MS. HARF: Let me finish.
QUESTION: Go right ahead. So you don’t want to know whether she was strip searched?
MS. HARF: That’s why we’re looking into what transpired right now.
QUESTION: So you don’t know?
MS. HARF: That’s why we’re looking to get – I don’t have all the facts. No. I wasn’t there.
QUESTION: Do you know that fact?
MS. HARF: I don’t know what – I do not know the facts about exactly what happened and I’m not going to stand up here and say what I’ve heard or what I haven’t heard or what allegations are out there.
QUESTION: But if you don’t know, I’m willing to accept that. That was my question.
MS. HARF: I’m not telling you I haven’t heard anything – I’ve heard about the allegations.
-- snip --
MS. HARF: Yep. On this still?
QUESTION: Can we change topics?
QUESTION: No, I’ve got one more. Sorry. It was mentioned by my colleague that one of the issues was the withdrawal of all ID cards issued by the Ministry of External Affairs. How is that going to affect the work that your diplomats do on the ground in India?
MS. HARF: Well, we certainly don’t want any of the measures that he outlined to affect our work on the ground in India because it’s such an important relationship. We work together on so many important issues. And that’s why we’ll keep talking to the government about how to move forward.
QUESTION: What are they actually used for on a day-to-day basis?
MS. HARF: I can double-check. I can double-check.
QUESTION: Have they actually taken those measures that he described, or you don’t know?

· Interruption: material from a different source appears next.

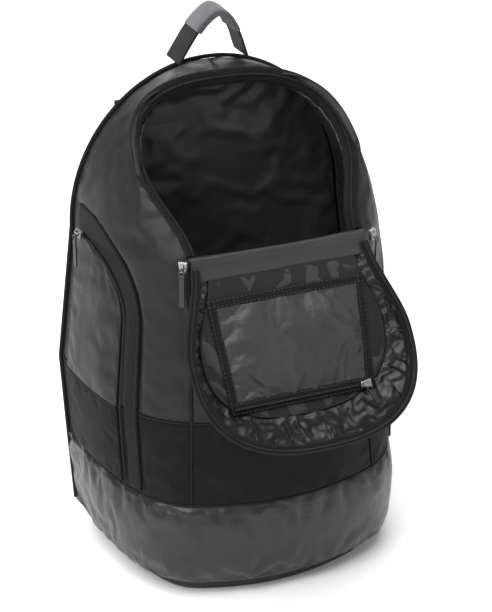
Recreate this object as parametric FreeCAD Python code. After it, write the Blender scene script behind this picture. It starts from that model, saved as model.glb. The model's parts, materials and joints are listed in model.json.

MS. HARF: I’m not sure. I’ll double-check. I’ll double-check with --
QUESTION: Is it true that if the diplomat doesn’t have that ID the diplomat can be arrested by the local police or --
MS. HARF: I’ll check. I’ll check. I don’t know.
Given a political matter this sensitive, a legal situation this complicated, and with so many facts still so elusive, I look forward to many more daily press conferences just like this one.